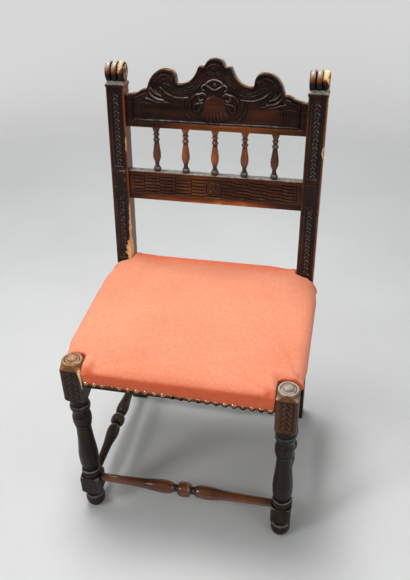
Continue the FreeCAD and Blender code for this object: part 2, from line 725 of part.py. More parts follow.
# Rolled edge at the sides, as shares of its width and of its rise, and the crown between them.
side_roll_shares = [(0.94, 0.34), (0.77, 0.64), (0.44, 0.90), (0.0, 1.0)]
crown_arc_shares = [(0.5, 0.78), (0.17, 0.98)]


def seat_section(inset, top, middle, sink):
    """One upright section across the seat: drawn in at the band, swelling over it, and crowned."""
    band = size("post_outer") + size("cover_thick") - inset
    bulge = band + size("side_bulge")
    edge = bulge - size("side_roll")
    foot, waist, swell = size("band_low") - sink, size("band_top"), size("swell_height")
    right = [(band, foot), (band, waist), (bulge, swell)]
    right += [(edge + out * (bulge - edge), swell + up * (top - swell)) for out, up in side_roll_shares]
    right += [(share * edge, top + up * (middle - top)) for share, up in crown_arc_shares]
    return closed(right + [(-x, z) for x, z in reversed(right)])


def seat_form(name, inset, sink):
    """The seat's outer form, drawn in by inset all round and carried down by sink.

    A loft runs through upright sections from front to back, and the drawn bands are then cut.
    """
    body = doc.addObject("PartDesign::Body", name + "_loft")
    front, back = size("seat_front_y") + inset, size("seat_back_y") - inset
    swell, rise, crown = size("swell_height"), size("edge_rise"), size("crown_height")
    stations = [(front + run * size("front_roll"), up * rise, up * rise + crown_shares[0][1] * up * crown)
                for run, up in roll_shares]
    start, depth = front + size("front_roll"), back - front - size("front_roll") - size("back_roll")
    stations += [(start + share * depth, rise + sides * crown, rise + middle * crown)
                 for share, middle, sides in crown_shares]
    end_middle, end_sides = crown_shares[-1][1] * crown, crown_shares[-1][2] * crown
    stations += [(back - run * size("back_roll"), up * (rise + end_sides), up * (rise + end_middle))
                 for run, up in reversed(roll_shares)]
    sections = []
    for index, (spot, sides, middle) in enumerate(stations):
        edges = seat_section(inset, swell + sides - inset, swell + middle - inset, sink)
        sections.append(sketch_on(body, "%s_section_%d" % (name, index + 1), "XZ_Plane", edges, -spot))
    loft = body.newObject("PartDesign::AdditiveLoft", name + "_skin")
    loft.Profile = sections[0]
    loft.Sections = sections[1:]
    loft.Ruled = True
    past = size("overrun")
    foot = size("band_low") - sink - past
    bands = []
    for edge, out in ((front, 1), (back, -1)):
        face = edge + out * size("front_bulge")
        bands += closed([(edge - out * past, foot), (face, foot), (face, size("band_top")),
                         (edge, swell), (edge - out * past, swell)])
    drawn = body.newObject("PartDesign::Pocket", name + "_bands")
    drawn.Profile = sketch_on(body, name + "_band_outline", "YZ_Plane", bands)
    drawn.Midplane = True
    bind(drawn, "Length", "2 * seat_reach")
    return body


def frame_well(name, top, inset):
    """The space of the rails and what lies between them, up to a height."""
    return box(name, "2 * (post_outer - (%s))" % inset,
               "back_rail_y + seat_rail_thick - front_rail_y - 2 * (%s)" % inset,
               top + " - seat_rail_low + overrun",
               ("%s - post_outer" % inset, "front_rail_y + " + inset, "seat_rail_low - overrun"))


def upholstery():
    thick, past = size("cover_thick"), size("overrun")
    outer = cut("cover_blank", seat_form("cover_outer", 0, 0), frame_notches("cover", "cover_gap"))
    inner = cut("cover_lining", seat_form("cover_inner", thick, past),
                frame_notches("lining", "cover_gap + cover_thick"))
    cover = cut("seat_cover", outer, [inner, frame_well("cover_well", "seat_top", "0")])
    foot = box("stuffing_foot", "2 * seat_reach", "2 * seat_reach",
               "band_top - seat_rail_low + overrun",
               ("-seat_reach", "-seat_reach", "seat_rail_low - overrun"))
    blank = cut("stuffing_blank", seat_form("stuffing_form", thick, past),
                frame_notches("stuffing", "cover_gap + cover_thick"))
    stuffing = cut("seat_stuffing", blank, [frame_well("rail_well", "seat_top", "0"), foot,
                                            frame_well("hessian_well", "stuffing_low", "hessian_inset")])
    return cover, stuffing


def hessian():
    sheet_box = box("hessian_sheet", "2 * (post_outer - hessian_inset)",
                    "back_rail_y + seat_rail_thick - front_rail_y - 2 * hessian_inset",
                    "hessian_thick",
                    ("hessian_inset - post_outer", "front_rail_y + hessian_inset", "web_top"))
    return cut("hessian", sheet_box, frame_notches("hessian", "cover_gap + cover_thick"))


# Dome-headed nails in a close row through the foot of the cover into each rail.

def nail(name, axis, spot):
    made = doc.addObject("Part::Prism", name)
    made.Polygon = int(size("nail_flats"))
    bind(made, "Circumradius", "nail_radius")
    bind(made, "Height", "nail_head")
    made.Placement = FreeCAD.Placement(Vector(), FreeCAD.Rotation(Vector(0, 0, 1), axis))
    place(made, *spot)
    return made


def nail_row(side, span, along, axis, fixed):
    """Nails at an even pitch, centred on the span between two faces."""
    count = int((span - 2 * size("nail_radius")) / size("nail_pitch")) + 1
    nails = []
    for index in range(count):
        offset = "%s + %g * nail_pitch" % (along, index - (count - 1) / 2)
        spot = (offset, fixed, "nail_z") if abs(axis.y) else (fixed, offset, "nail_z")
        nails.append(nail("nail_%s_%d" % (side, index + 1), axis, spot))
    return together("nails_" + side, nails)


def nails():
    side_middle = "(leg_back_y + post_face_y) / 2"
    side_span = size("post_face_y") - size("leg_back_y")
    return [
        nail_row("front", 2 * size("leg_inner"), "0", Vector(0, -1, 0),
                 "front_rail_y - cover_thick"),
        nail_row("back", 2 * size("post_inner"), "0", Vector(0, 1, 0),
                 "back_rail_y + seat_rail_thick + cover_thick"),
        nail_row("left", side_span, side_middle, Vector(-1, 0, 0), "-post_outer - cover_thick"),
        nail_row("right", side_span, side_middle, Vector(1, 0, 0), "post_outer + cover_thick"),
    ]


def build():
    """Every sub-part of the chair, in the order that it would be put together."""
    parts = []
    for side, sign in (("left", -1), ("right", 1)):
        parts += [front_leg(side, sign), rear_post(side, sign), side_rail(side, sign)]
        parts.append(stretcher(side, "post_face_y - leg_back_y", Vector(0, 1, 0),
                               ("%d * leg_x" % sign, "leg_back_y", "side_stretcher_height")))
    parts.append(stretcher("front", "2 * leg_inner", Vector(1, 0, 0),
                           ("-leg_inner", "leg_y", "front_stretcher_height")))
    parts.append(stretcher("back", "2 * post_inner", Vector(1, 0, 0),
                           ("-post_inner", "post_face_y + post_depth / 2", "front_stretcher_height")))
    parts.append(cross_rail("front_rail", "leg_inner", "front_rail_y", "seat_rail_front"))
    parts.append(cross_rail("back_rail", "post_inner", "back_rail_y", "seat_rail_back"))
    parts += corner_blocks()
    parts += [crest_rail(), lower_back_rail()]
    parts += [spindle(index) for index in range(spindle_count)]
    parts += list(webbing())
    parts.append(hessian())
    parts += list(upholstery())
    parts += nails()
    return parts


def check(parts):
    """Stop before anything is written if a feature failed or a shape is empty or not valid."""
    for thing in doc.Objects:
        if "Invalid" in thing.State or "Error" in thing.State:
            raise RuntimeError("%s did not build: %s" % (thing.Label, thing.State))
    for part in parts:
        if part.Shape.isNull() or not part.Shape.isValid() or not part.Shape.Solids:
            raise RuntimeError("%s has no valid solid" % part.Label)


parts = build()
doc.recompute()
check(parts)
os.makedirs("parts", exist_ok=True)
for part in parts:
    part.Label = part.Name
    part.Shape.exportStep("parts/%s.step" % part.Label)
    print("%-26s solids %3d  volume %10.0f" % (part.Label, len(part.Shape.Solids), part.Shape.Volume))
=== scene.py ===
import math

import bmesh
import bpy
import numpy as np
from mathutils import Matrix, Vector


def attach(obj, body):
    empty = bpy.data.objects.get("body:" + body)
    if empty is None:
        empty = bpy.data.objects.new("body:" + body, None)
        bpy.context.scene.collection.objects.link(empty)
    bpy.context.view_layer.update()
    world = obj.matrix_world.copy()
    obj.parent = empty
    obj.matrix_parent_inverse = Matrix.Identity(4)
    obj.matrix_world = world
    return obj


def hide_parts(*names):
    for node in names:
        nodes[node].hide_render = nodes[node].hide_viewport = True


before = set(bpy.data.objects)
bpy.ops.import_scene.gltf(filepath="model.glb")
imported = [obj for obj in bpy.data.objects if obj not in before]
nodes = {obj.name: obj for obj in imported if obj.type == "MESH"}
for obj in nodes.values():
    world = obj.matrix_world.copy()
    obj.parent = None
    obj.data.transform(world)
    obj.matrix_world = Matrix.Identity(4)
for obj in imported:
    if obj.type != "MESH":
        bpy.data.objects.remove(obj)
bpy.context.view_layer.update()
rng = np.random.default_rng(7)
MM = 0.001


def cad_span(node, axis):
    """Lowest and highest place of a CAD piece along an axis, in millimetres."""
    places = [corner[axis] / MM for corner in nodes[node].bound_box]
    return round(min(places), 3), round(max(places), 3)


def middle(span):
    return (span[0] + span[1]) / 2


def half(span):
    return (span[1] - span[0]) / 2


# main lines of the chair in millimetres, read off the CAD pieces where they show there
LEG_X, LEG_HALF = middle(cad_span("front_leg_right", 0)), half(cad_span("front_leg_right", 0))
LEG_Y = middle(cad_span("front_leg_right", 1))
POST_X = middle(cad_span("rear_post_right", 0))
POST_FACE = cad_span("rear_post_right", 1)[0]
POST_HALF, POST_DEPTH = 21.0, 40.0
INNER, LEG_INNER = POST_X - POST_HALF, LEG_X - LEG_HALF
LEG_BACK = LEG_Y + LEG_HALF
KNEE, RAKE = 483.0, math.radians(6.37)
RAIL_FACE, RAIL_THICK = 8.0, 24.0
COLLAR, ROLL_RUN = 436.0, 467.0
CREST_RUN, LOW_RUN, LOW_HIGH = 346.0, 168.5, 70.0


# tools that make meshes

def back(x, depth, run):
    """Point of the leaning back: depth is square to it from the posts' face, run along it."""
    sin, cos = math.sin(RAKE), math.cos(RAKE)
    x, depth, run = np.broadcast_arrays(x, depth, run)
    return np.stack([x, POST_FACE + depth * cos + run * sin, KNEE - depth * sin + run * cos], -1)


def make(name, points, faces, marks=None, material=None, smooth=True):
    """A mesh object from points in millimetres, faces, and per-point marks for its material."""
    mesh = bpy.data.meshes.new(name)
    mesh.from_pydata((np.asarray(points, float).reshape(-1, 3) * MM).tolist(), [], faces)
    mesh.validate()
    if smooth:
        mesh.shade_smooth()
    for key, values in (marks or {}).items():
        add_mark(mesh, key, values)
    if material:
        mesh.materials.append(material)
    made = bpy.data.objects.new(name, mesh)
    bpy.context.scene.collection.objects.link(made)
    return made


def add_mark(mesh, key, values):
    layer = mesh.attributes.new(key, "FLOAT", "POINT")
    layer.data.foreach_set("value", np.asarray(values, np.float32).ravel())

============

Nothing but the lines from the line that contains "parts = build()" through the line that contains "for node in" should be given again, each exactly as it stands, both ends included.

Written response:
parts = build()
doc.recompute()
check(parts)
os.makedirs("parts", exist_ok=True)
for part in parts:
    part.Label = part.Name
    part.Shape.exportStep("parts/%s.step" % part.Label)
    print("%-26s solids %3d  volume %10.0f" % (part.Label, len(part.Shape.Solids), part.Shape.Volume))
=== scene.py ===
import math

import bmesh
import bpy
import numpy as np
from mathutils import Matrix, Vector


def attach(obj, body):
    empty = bpy.data.objects.get("body:" + body)
    if empty is None:
        empty = bpy.data.objects.new("body:" + body, None)
        bpy.context.scene.collection.objects.link(empty)
    bpy.context.view_layer.update()
    world = obj.matrix_world.copy()
    obj.parent = empty
    obj.matrix_parent_inverse = Matrix.Identity(4)
    obj.matrix_world = world
    return obj


def hide_parts(*names):
    for node in names:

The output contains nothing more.